> What to work on:
Begin at the line containing "const plug = new THREE.Group();" in the entries below and end at the line containing "record = json.load(file)"; transcribe that range exactly and nothing outside it.

> Available data:

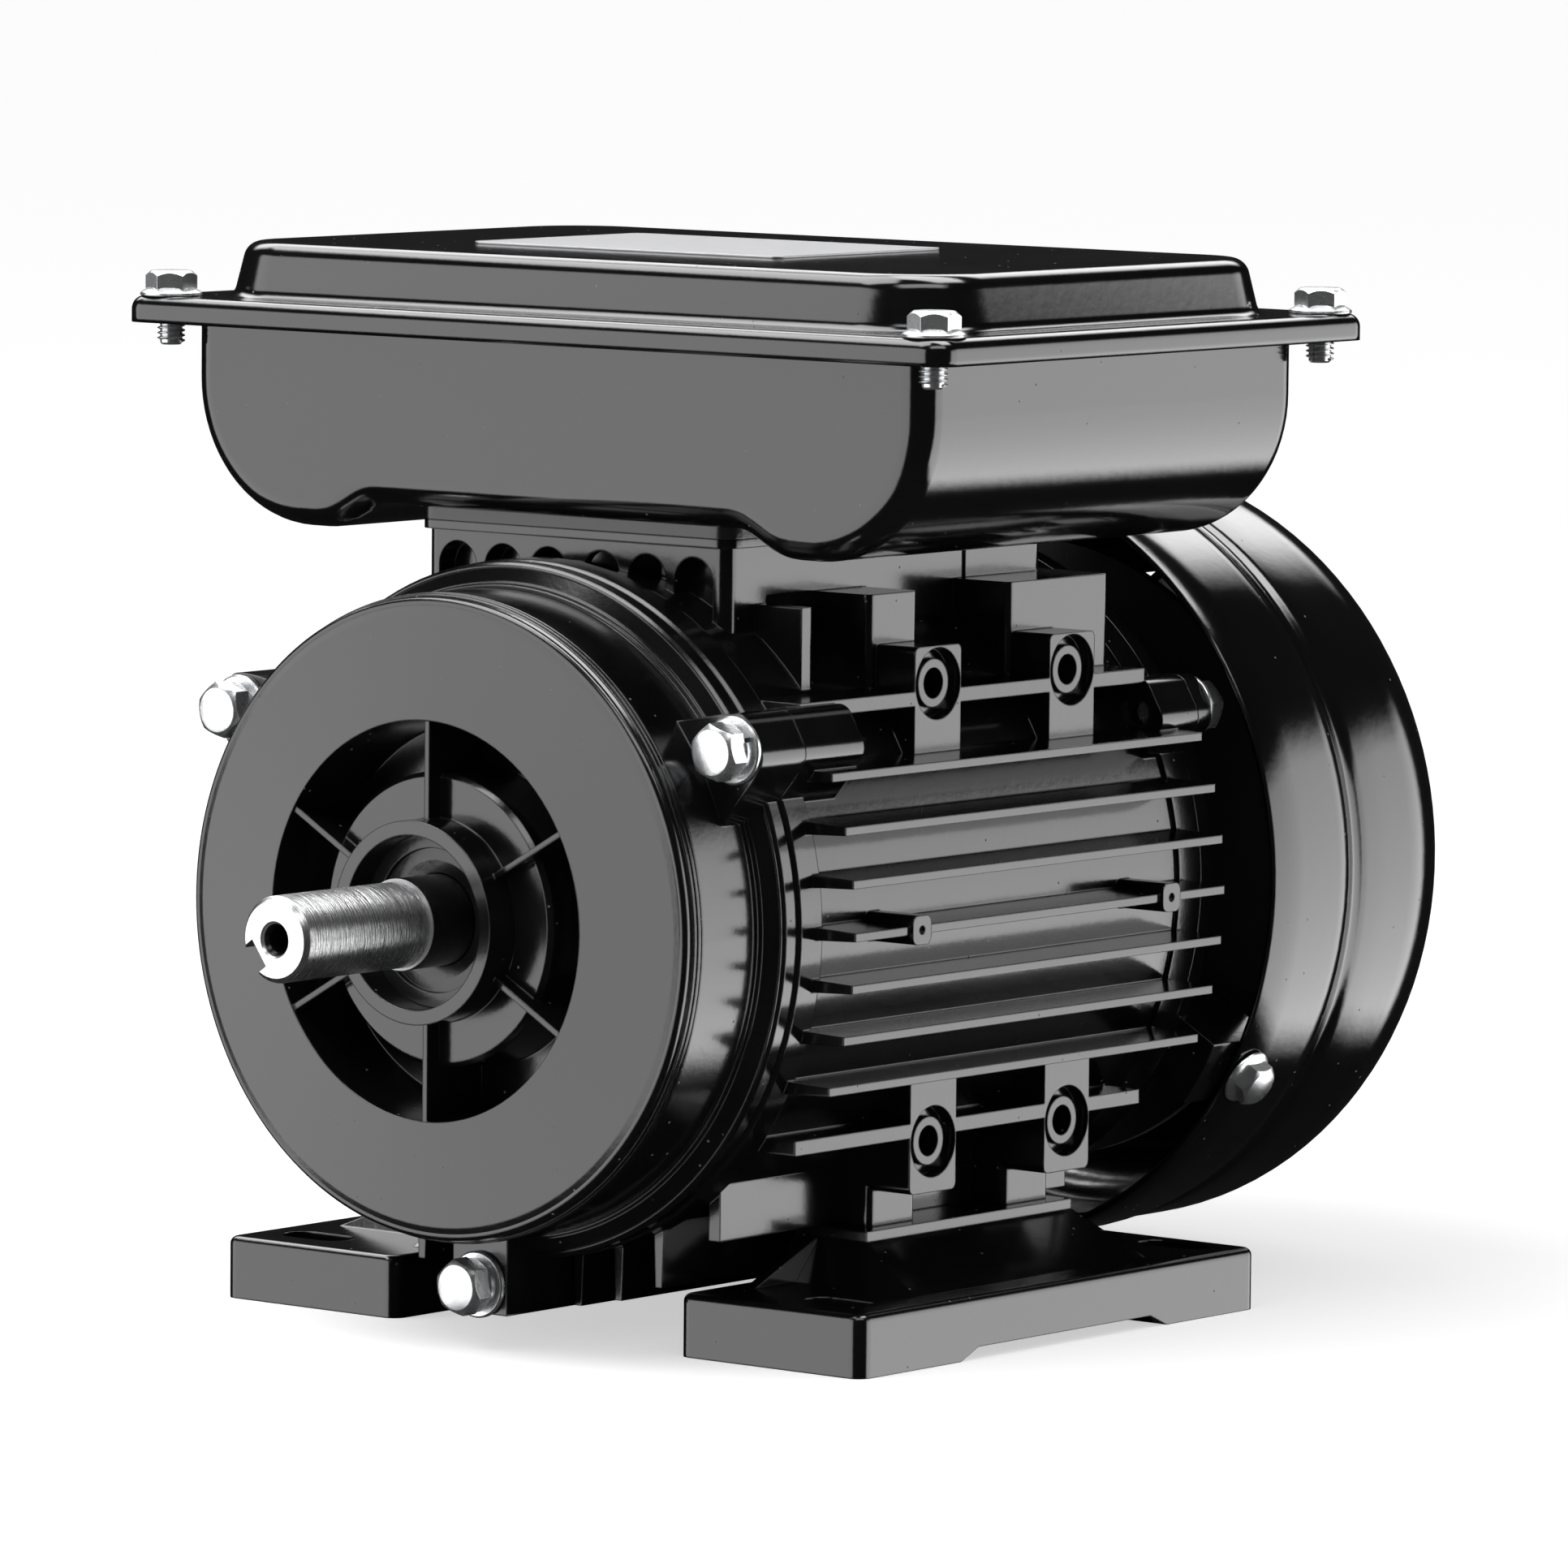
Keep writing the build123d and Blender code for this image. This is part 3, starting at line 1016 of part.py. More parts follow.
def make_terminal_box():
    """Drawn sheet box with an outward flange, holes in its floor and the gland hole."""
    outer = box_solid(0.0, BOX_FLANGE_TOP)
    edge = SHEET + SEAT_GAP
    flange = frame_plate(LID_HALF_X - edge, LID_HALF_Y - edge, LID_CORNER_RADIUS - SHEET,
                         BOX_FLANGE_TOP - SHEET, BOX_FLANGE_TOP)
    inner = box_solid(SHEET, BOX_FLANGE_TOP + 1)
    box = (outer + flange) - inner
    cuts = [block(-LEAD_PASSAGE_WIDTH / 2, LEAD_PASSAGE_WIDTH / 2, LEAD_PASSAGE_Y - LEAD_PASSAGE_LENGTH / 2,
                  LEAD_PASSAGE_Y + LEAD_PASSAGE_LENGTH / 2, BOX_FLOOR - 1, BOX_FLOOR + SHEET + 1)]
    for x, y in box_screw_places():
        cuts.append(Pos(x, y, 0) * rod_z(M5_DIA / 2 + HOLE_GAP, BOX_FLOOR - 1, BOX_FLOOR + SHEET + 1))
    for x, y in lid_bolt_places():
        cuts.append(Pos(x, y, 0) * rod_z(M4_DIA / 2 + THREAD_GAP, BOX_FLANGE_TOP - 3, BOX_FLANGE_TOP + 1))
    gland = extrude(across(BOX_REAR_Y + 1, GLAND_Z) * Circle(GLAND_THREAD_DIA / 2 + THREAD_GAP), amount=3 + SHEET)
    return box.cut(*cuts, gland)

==

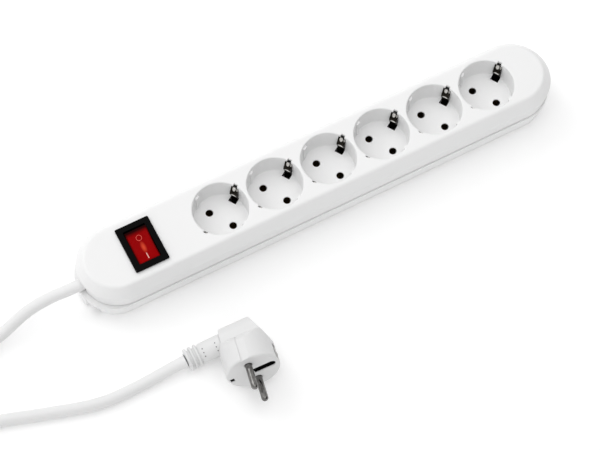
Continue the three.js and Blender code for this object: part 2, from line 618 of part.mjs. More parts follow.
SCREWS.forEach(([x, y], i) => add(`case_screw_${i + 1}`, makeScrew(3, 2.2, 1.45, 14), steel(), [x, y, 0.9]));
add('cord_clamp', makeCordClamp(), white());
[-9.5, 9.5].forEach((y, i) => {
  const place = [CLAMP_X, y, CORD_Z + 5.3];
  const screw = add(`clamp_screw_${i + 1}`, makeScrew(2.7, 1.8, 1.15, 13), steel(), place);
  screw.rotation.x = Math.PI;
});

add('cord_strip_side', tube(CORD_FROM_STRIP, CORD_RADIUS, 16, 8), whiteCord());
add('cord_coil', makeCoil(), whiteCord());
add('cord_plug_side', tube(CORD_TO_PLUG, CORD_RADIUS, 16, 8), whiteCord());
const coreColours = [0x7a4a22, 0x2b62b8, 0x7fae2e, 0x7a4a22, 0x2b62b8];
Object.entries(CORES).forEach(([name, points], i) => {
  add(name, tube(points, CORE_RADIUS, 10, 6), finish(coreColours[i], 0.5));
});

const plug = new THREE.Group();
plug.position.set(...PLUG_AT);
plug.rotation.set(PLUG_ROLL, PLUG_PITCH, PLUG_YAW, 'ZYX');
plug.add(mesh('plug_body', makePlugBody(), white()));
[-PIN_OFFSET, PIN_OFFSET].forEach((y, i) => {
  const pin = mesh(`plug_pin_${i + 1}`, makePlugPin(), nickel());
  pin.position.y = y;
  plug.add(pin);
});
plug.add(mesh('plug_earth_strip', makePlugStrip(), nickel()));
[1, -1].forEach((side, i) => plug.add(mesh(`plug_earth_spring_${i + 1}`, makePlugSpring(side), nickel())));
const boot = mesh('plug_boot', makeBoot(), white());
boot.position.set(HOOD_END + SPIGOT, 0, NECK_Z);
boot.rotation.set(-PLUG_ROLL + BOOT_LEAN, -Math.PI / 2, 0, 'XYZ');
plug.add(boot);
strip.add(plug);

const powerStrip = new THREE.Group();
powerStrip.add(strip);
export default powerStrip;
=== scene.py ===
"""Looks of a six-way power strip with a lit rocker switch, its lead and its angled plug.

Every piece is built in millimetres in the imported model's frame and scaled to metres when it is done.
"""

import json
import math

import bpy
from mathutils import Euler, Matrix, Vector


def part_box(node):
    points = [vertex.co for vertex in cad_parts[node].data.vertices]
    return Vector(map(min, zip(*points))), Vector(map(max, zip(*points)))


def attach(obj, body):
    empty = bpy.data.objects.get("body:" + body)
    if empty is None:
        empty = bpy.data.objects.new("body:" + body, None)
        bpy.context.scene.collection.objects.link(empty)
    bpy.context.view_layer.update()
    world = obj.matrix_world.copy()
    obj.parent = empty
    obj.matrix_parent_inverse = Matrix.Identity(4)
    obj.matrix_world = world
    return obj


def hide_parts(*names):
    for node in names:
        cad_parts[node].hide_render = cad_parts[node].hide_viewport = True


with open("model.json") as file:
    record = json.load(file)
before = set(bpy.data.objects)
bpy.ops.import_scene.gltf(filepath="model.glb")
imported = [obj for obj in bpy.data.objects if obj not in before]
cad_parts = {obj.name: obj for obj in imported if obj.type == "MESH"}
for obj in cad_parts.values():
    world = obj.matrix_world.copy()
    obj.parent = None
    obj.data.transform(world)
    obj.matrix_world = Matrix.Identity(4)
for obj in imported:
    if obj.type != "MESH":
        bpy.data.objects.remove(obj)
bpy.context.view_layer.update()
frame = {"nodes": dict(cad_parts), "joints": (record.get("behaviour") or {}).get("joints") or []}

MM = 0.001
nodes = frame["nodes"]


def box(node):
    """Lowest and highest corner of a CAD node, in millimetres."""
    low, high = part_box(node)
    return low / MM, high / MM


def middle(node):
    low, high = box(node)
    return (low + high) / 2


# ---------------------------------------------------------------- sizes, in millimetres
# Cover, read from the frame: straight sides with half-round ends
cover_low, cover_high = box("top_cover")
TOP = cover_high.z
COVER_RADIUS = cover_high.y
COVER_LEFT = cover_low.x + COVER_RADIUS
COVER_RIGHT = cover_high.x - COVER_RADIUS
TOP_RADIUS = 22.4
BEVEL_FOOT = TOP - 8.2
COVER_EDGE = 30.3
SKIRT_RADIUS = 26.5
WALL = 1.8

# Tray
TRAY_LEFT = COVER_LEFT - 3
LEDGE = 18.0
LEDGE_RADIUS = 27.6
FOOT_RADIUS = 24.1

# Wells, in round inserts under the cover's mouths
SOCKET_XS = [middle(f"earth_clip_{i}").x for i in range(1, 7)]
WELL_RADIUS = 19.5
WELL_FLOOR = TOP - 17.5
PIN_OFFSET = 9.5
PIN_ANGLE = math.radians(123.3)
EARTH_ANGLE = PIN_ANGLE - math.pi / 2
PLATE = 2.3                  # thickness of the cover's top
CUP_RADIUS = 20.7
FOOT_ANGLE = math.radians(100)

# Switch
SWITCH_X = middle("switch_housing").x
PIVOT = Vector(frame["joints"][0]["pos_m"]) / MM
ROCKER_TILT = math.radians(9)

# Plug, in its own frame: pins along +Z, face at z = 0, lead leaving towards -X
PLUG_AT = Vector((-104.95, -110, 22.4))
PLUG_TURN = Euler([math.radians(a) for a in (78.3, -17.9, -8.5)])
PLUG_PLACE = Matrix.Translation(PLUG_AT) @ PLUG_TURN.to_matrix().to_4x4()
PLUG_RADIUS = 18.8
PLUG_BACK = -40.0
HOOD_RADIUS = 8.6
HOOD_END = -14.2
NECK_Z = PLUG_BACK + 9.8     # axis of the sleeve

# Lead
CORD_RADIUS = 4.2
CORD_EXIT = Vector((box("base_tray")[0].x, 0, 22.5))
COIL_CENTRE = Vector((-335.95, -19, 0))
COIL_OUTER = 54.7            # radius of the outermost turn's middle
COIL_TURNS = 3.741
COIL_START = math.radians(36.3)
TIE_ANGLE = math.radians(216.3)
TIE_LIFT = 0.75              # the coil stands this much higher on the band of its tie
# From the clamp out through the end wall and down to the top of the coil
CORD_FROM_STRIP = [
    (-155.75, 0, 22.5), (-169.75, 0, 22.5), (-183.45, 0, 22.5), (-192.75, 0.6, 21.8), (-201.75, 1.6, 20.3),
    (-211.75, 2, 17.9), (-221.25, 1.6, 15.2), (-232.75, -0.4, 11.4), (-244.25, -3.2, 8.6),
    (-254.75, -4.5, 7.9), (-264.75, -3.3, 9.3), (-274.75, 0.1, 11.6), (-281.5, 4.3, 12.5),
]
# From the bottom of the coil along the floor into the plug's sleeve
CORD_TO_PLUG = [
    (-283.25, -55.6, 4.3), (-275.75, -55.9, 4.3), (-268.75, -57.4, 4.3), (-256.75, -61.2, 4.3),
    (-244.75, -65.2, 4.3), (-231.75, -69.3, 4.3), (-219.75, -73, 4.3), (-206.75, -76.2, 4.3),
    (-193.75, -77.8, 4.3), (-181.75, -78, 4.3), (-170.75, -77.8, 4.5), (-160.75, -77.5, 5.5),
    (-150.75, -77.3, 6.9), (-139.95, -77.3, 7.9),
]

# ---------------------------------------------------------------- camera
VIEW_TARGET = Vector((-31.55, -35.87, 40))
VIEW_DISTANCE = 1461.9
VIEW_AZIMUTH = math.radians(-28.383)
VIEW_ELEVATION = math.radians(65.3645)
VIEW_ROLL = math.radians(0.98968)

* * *

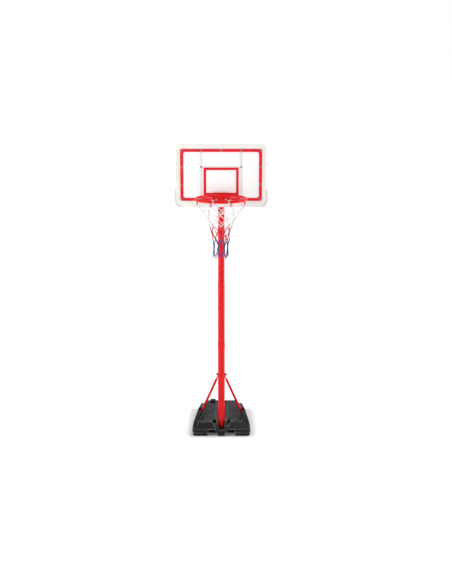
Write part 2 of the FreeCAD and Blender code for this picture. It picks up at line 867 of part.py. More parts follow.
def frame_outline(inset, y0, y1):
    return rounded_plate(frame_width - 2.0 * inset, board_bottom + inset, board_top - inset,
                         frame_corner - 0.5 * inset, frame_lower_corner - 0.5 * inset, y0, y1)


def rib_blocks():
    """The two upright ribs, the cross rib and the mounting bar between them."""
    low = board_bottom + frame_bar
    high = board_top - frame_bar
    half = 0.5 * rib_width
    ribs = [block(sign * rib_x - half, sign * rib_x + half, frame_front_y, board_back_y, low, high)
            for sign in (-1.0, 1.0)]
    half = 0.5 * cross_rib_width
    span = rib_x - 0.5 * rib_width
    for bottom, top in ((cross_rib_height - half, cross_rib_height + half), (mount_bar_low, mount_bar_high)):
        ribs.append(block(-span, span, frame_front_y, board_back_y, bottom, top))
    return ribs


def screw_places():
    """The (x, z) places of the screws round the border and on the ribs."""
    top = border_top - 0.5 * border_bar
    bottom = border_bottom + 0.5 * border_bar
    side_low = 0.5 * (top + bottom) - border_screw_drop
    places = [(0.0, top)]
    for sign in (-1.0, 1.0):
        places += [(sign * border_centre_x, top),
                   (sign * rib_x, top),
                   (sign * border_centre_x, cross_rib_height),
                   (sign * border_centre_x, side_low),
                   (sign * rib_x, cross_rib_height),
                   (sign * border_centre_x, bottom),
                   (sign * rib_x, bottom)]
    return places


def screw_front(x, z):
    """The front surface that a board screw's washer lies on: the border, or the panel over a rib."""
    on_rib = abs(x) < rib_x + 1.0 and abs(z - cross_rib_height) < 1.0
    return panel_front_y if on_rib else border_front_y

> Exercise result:
const plug = new THREE.Group();
plug.position.set(...PLUG_AT);
plug.rotation.set(PLUG_ROLL, PLUG_PITCH, PLUG_YAW, 'ZYX');
plug.add(mesh('plug_body', makePlugBody(), white()));
[-PIN_OFFSET, PIN_OFFSET].forEach((y, i) => {
  const pin = mesh(`plug_pin_${i + 1}`, makePlugPin(), nickel());
  pin.position.y = y;
  plug.add(pin);
});
plug.add(mesh('plug_earth_strip', makePlugStrip(), nickel()));
[1, -1].forEach((side, i) => plug.add(mesh(`plug_earth_spring_${i + 1}`, makePlugSpring(side), nickel())));
const boot = mesh('plug_boot', makeBoot(), white());
boot.position.set(HOOD_END + SPIGOT, 0, NECK_Z);
boot.rotation.set(-PLUG_ROLL + BOOT_LEAN, -Math.PI / 2, 0, 'XYZ');
plug.add(boot);
strip.add(plug);

const powerStrip = new THREE.Group();
powerStrip.add(strip);
export default powerStrip;
=== scene.py ===
"""Looks of a six-way power strip with a lit rocker switch, its lead and its angled plug.

Every piece is built in millimetres in the imported model's frame and scaled to metres when it is done.
"""

import json
import math

import bpy
from mathutils import Euler, Matrix, Vector


def part_box(node):
    points = [vertex.co for vertex in cad_parts[node].data.vertices]
    return Vector(map(min, zip(*points))), Vector(map(max, zip(*points)))


def attach(obj, body):
    empty = bpy.data.objects.get("body:" + body)
    if empty is None:
        empty = bpy.data.objects.new("body:" + body, None)
        bpy.context.scene.collection.objects.link(empty)
    bpy.context.view_layer.update()
    world = obj.matrix_world.copy()
    obj.parent = empty
    obj.matrix_parent_inverse = Matrix.Identity(4)
    obj.matrix_world = world
    return obj


def hide_parts(*names):
    for node in names:
        cad_parts[node].hide_render = cad_parts[node].hide_viewport = True


with open("model.json") as file:
    record = json.load(file)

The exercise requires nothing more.